OpenShift master nodes run services that manage cluster resources to form the control plane. These include the API server, controller manager server, and etcd. One master also running etcd can be sufficient for non-critical clusters, such as for development and testing. For failover, production clusters should have at least three masters. Review OpenShift’s Planning your installation for more information.

Since etcd frequently performs small amounts of storage input and output, storage that handles small read/write operations quickly, such as SSD, is recommended for etcd. Lightbend strongly recommends configuring durable storage using RAID. The RAID controllers should be configured with a BBU and cache configured in writeback mode.

In a default install of OpenShift, ZooKeeper and Exhibitor run on OpenShift Master nodes as systemd services. ZooKeeper is used by a number of OpenShift and Lightbend Platform components, such as Kafka. For ZooKeeper to be fault tolerant, you should always provision an odd number of OpenShift Master nodes. ZooKeeper can only maintain quorum if the majority of nodes are available. For example, a three-node ZooKeeper cluster can tolerate the loss of one node and a five-node ZooKeeper cluster can tolerate the loss of up to two nodes.

Following RedHat’s recommendations, here are our minimum recommendations:

Table 2. Master Node Resource Recommendations
Resource Amount

Node Count

1 (development/test), 3 or 5 (production)

Processor

4 cores/node

Memory

32GB RAM

Disk Space

120GB Solid-state drive (SSD)

General-Purpose Worker Nodes

Worker nodes are where most of your storage and compute activities will occur.
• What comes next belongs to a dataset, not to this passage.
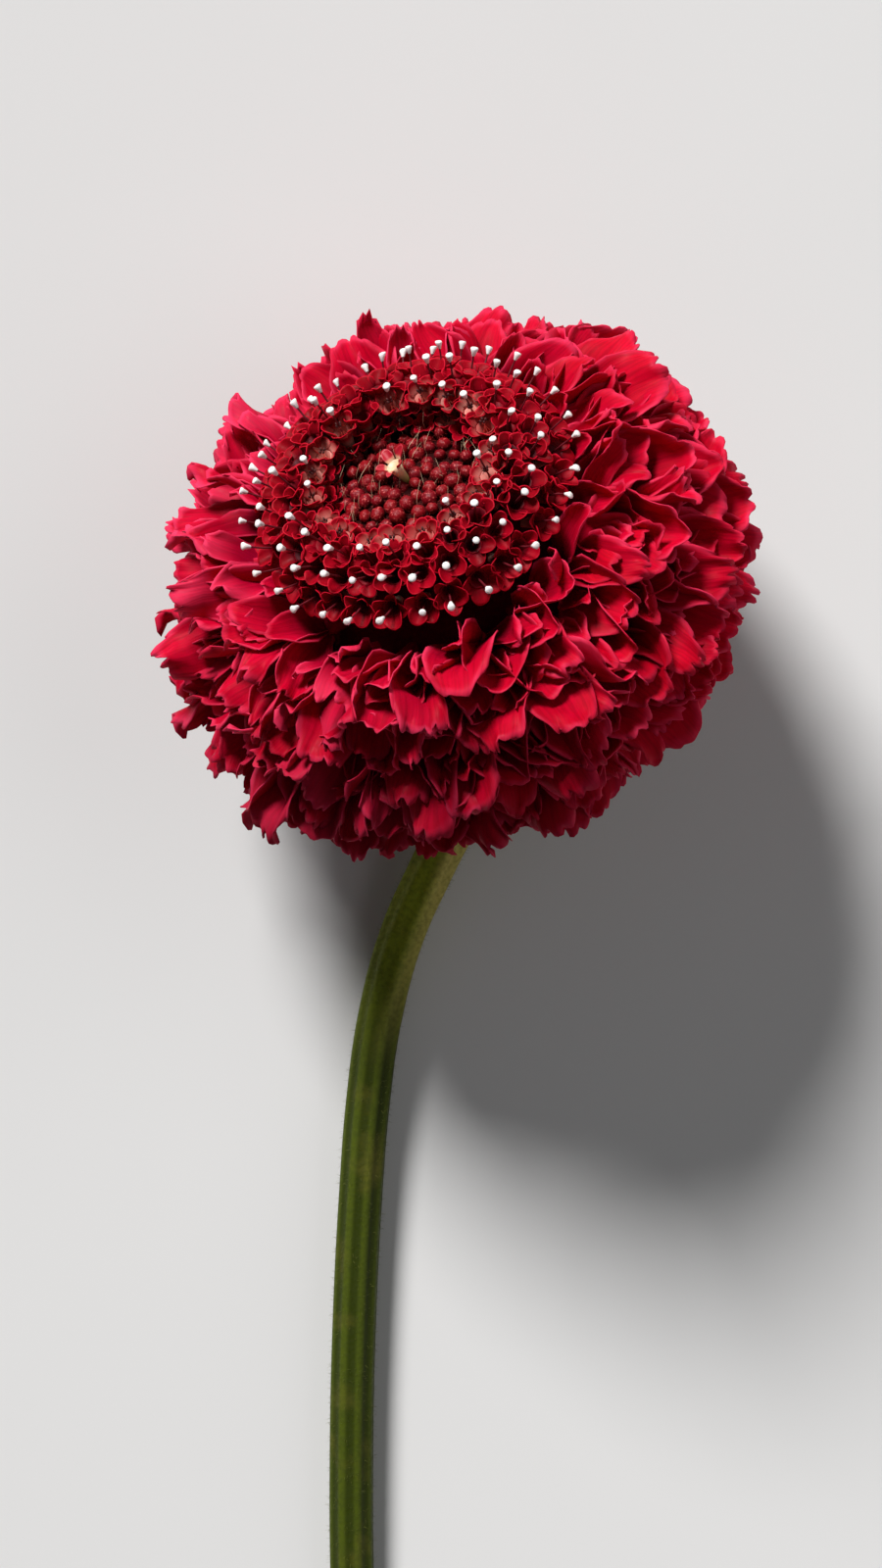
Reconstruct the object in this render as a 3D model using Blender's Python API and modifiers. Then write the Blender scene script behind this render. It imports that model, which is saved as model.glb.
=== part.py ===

Worker nodes have more diverse requirements, depending on the kinds of services and workloads run on them.

OpenShift clusters should have a load balancer or agent node with a public IP address, while the rest of the nodes can have only private IP addresses. The hardware recommendations below apply to both public and private agents.

It is common to have a variety of configurations depending on how the particular worker will be utilized in a cluster. For example, some high-storage nodes are best for databases. Nodes can be labeled and specific systems and frameworks can be restricted to use nodes with labels. OpenShift provides recommended practices for node hosts.

The following configuration is suitable for general-purpose applications and infrastructure nodes:

Table 3. General-Purpose Node Resource Recommendations
Resource Amount Discussion

Nodes

6 or more

Higher for busier clusters

Processor

2 cores/node

Much higher for compute-intensive jobs (e.g., Spark)

Memory

16 GB RAM

Much higher for memory-intensive jobs (e.g., SQL joins)

Hard disk

60 GB+

Much higher for local caching of data, such as state in Spark streaming jobs, or GlusterFS 'converged mode' nodes.

Use enough nodes to have at least 35-40 cores if you install all Lightbend Platform streaming components. For smaller non-production clusters, only install the services your really need.